Colorado Congresswoman Diana DeGette, D-Denver, introduced legislation that would remove a Safe Drinking Water Act exemption for fracking that was granted during the Bush administration in 2005. The EPA is currently studying the process.
In Wyoming, where regulators this summer passed new oil and gas drilling regulations for the oversight of hydraulic fracturing, the website ProPublica is reporting Colorado’s neighbor will have the best idea of any state in the nation of what’s being injected into the ground if the rules work as written.
In Colorado and heavily drilled Garfield County, oil and gas drilling regulations that went into effect in the spring of 2009 require a list of chemicals to be kept onsite at drilling locations and made available to emergency responders within 24 hours if requested.
It’s estimated that more than 90 percent of natural gas wells are fracked for maximum production. The fracking issue has become a political hot potato in more populous East Coast states like New York and Pennsylvania, where Democratic Gov. Ed Rendell is pushing for a 5-percent tax on natural gas production.

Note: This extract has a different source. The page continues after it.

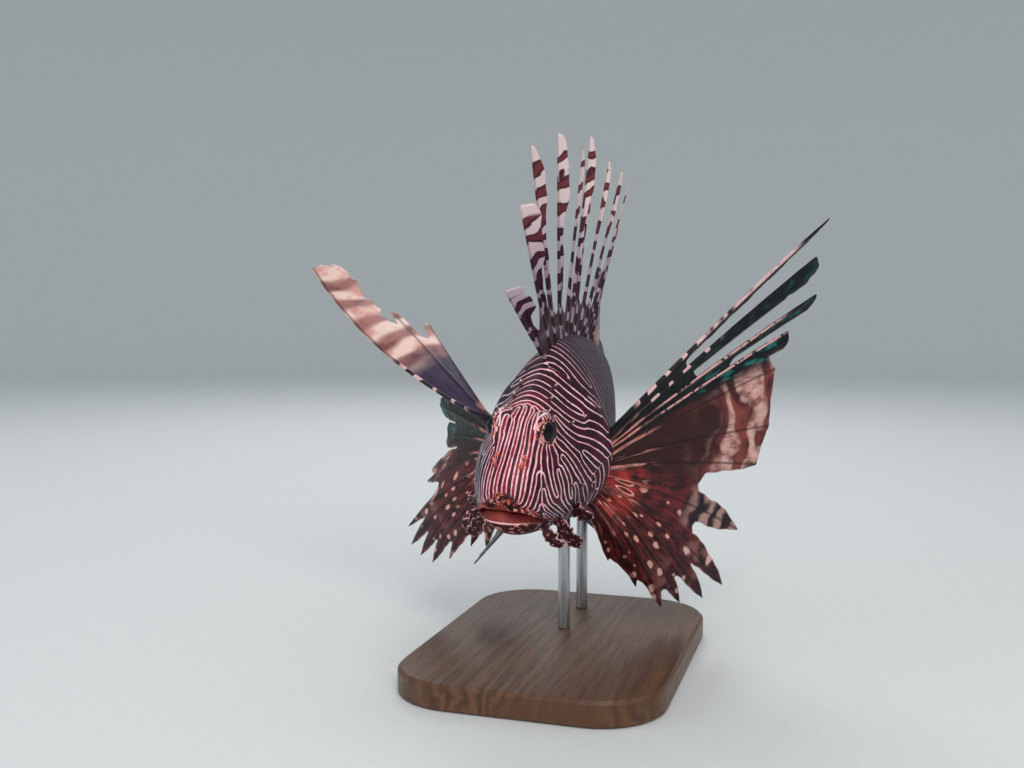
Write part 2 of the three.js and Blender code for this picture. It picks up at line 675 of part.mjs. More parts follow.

The Philadelphia Inquirer last week reported Rendell is not confident a compromise can be reached with Republican lawmakers on a taxing structure to help pay for the rising costs of natural gas production in his state and help also fill “recession-ravaged coffers.”
“The surge [in gas production in the Marcellus Shale, which underlies most of the state] has sparked water-pollution and safety concerns from environmentalists, along with worries from municipalities that fear being overburdened,” the Inquirer reported. “Pennsylvania remains the largest gas-producing state not to collect any tax on those natural resources.”